> **DATA SECTION**

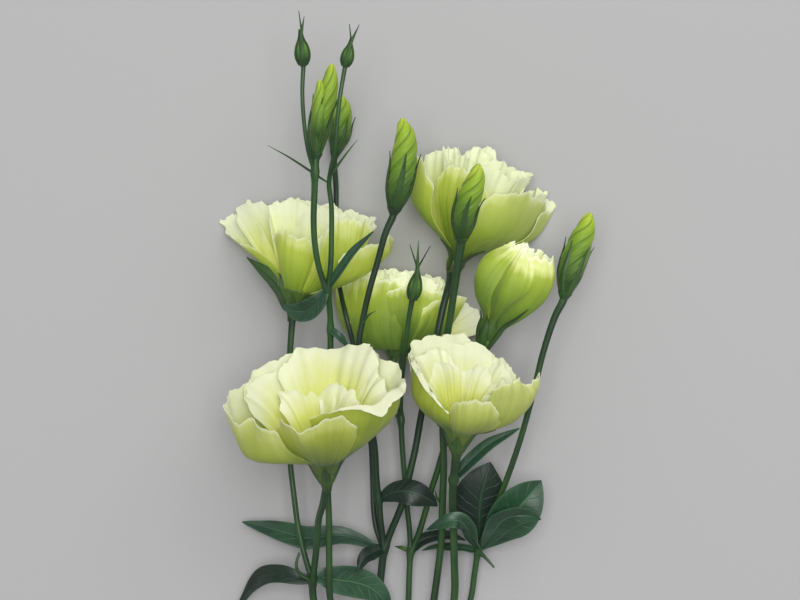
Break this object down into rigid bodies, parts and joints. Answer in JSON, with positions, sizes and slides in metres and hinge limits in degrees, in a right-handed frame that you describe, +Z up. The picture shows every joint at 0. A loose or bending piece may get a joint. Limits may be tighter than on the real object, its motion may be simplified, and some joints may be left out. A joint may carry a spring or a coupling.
{
  "type": "lisianthus flower bunch",
  "caption": "Loose bunch of cut lisianthus stems lying on their side, with ruffled open blooms, rolled buds and narrow leaves on branched stems, for setting on a surface.",
  "frame": {"origin": "the flat underside of the middle stem, near its cut end, on the surface that the bunch lies on", "axes": "+Y from the cut ends towards the flowers, +Z up from the surface, +X to the right seen from above"},
  "size_m": [0.1725, 0.391, 0.1077],
  "materials": {
    "stem_green": "smooth waxy stems and leaves",
    "stem_shade": "smooth waxy stems and leaves, darker",
    "petal_cream": "soft matt petals, cream with green",
    "petal_lime": "soft matt petals, yellow-green",
    "bud_green": "soft matt rolled petals, bright green"
  },
  "bodies": {
    "root": {"stem_a": "stem_green", "stem_b": "stem_green", "stem_c": "stem_shade", "stem_d": "stem_green", "stem_e": "stem_green", "stem_f": "stem_green", "stem_g": "stem_green", "bloom_front_left": "petal_cream", "bloom_front_right": "petal_cream", "bloom_back_left": "petal_lime", "bloom_back_right": "petal_lime", "bloom_middle": "petal_lime", "bloom_half_open": "petal_lime", "bud_tall_left": "bud_green", "bud_low_left": "bud_green", "bud_centre": "bud_green", "bud_front": "bud_green", "bud_right": "bud_green"}
  },
  "joints": []
}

> **WORK TO COMPLETE**
Take every line above carrying "bodies" and return it.

> **WRITTEN SOLUTION**
Break this object down into rigid bodies, parts and joints. Answer in JSON, with positions, sizes and slides in metres and hinge limits in degrees, in a right-handed frame that you describe, +Z up. The picture shows every joint at 0. A loose or bending piece may get a joint. Limits may be tighter than on the real object, its motion may be simplified, and some joints may be left out. A joint may carry a spring or a coupling.
  "bodies": {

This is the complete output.